| Written instruction |
Give back exactly the lines running from the line that holds "stand_frame();" through the line that holds "cad_parts[node].hide_render = cad_parts[node].hide_viewport", ends included, and no other lines.

— Begin Available data —

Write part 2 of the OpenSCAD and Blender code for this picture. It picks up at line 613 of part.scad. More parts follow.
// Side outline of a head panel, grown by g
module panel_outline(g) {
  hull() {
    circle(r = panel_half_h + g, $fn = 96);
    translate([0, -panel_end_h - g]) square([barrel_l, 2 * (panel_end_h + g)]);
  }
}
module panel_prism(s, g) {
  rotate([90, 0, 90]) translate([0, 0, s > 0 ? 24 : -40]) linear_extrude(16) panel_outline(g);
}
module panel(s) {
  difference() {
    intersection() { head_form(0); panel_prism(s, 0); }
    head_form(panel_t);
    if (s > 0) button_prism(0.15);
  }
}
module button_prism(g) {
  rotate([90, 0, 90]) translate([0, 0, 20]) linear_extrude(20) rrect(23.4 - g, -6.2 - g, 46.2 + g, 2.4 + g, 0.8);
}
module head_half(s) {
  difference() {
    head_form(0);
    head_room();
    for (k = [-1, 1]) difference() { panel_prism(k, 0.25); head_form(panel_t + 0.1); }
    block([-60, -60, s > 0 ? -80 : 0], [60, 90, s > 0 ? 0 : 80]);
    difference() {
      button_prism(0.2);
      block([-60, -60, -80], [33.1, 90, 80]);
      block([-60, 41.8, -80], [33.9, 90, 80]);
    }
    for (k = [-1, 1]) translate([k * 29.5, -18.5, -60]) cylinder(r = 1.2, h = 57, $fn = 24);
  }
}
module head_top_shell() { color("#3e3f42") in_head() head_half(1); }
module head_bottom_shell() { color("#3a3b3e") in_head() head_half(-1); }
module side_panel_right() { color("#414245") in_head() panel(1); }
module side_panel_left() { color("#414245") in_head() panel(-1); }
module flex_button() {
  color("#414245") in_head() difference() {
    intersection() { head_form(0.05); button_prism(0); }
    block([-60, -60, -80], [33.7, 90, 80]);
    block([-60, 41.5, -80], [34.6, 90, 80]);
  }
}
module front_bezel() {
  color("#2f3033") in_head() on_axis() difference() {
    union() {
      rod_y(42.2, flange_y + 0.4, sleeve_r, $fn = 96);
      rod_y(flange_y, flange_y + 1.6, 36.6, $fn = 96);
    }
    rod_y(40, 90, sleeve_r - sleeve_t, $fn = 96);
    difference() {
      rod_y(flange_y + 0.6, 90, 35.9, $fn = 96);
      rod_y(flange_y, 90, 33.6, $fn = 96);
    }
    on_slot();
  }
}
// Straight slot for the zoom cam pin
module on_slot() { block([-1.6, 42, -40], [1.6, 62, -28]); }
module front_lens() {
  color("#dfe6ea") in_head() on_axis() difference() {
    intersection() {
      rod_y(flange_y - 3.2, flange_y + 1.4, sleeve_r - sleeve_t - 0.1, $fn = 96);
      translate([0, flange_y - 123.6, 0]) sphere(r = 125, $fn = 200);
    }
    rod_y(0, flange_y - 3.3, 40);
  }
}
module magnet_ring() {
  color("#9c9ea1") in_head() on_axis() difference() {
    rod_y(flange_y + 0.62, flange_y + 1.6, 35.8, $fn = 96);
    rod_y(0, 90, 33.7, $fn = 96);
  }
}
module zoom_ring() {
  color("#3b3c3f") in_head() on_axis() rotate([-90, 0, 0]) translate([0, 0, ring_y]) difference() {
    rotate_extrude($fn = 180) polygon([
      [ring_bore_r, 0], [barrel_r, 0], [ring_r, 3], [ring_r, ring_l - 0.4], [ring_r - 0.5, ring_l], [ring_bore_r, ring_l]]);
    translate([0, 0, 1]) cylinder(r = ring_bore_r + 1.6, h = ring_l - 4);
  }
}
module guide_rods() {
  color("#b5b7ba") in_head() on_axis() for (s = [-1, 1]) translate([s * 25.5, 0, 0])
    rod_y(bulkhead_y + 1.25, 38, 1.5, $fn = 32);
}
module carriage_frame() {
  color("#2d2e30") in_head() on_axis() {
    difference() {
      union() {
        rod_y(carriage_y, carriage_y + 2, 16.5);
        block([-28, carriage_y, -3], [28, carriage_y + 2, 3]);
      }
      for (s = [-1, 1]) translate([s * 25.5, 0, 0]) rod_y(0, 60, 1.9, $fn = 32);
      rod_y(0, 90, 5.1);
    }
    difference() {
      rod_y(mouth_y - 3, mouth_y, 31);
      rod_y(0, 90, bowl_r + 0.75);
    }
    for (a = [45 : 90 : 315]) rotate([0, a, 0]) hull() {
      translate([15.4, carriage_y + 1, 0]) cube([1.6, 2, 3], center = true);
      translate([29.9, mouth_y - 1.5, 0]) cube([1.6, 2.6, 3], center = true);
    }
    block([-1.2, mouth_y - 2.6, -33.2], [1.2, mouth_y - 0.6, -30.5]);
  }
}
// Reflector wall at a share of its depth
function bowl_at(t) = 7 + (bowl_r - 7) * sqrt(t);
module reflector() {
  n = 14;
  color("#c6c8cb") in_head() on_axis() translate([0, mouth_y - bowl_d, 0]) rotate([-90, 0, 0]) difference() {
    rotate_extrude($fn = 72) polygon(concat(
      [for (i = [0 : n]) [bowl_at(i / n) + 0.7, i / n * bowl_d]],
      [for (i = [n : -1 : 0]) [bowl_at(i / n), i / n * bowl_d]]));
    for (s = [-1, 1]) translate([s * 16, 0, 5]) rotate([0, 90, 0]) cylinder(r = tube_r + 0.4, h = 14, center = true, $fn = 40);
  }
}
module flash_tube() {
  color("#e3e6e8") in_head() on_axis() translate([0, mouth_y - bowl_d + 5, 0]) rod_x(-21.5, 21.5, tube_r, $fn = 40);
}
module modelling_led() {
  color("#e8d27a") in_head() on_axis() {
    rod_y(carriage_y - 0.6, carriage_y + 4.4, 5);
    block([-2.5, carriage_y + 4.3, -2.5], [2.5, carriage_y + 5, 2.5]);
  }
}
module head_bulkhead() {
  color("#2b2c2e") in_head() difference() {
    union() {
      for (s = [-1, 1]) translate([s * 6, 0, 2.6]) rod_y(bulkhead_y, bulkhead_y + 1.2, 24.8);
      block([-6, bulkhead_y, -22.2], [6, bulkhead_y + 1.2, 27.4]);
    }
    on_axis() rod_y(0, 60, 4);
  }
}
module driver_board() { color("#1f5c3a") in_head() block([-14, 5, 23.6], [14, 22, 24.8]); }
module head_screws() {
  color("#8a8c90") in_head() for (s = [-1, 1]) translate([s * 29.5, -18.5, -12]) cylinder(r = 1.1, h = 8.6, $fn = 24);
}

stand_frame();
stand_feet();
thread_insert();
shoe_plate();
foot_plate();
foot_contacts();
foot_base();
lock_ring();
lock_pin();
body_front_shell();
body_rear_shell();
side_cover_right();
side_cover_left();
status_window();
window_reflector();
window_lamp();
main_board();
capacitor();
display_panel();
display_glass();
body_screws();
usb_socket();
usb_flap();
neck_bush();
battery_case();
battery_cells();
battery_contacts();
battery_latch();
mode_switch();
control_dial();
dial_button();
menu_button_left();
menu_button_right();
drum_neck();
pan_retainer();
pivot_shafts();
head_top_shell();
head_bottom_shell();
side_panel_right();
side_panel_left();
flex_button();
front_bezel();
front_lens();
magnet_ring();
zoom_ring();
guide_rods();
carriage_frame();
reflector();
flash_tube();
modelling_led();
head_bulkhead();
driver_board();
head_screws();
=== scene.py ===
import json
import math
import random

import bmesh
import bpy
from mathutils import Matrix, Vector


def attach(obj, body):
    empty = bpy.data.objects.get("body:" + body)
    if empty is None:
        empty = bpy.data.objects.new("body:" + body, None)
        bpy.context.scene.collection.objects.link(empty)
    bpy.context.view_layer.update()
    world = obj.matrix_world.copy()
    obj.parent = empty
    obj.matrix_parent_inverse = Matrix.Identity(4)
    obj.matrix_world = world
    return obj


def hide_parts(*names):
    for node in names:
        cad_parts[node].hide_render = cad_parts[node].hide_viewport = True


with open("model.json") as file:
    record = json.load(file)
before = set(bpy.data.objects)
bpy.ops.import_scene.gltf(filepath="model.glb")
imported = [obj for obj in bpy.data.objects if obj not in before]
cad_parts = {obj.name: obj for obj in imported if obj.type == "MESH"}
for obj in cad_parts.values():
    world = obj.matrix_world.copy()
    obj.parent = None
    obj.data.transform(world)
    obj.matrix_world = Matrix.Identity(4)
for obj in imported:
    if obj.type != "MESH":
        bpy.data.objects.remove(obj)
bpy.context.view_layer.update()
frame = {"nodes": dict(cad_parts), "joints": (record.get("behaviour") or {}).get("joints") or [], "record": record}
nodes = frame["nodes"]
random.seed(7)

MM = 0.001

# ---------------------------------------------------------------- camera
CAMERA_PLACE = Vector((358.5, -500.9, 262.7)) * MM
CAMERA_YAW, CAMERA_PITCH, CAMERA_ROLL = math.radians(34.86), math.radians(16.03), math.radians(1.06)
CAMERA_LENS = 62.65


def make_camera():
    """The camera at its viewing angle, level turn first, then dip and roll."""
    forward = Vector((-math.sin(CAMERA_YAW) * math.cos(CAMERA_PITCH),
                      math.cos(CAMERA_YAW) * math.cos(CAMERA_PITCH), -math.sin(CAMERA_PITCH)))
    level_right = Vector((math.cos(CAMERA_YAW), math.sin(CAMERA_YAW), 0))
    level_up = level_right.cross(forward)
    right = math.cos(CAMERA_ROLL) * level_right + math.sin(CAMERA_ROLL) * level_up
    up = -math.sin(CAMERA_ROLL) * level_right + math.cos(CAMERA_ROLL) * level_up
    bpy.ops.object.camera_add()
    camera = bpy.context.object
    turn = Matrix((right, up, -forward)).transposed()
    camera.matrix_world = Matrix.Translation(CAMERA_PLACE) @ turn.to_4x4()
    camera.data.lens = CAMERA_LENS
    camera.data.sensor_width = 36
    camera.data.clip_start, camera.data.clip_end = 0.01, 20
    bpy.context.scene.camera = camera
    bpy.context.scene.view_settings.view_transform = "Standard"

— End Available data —

| The completed task |
stand_frame();
stand_feet();
thread_insert();
shoe_plate();
foot_plate();
foot_contacts();
foot_base();
lock_ring();
lock_pin();
body_front_shell();
body_rear_shell();
side_cover_right();
side_cover_left();
status_window();
window_reflector();
window_lamp();
main_board();
capacitor();
display_panel();
display_glass();
body_screws();
usb_socket();
usb_flap();
neck_bush();
battery_case();
battery_cells();
battery_contacts();
battery_latch();
mode_switch();
control_dial();
dial_button();
menu_button_left();
menu_button_right();
drum_neck();
pan_retainer();
pivot_shafts();
head_top_shell();
head_bottom_shell();
side_panel_right();
side_panel_left();
flex_button();
front_bezel();
front_lens();
magnet_ring();
zoom_ring();
guide_rods();
carriage_frame();
reflector();
flash_tube();
modelling_led();
head_bulkhead();
driver_board();
head_screws();
=== scene.py ===
import json
import math
import random

import bmesh
import bpy
from mathutils import Matrix, Vector


def attach(obj, body):
    empty = bpy.data.objects.get("body:" + body)
    if empty is None:
        empty = bpy.data.objects.new("body:" + body, None)
        bpy.context.scene.collection.objects.link(empty)
    bpy.context.view_layer.update()
    world = obj.matrix_world.copy()
    obj.parent = empty
    obj.matrix_parent_inverse = Matrix.Identity(4)
    obj.matrix_world = world
    return obj


def hide_parts(*names):
    for node in names:
        cad_parts[node].hide_render = cad_parts[node].hide_viewport = True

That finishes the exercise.